Roxana Sorooshian's glorious
It would be very useful if parents stop using the term "screen time." It is insulting and adversarial. It completely dismisses what your child is actually doing as if it doesn't matter at all. Playing a game is the same as watching a video. Watching one video is the same as watching any other video. What the child is actually doing is all lumped together as "screen time" as if what the child is really doing doesn't matter. And you're explaining to your little child how all of these things he or she enjoys are bad for his brain. Your child is busy developing the script of his/her own life and you're carefully planting, "Things I love don't matter" and "Things I love are bad for me," into that script.

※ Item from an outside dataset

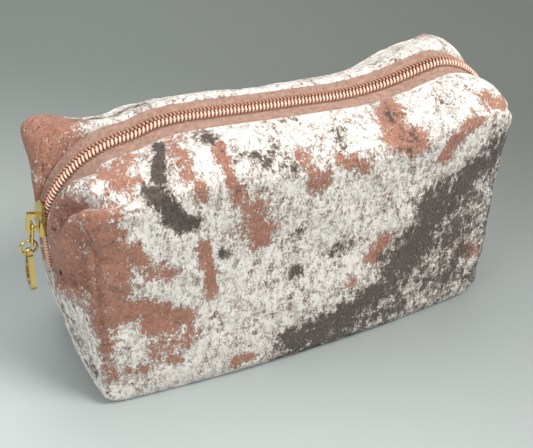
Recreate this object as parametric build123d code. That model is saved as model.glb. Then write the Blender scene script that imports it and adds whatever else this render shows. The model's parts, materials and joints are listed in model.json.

Instead of coming at this from such a deprecating position, come at it from a joyful position. Enjoy it. Glory in it. If your child loves something, love it with him/her. Find ways to expand on it. Find connections to it. Does your child love to play a particular game on the computer? Make cookies that you decorate based on the game, make up stories about the characters in the game, dress up like them, find books or cards, sing the songs from the game, make up physical games like pretend to be the characters in the game and play hide and seek - do all kinds of things that connect to the thing he/she enjoys. Don't disparage it. Don't call it "screen time." Call it what it is - playing that particular game.
Change your approach. Instead of focusing on limiting it and explaining how it is bad, see it as a jumping-off point for all kinds of experiences and conversations! Unschooling is about supporting learning, not by limiting the child's access to what he/she loves, but by expanding a child's access to the world.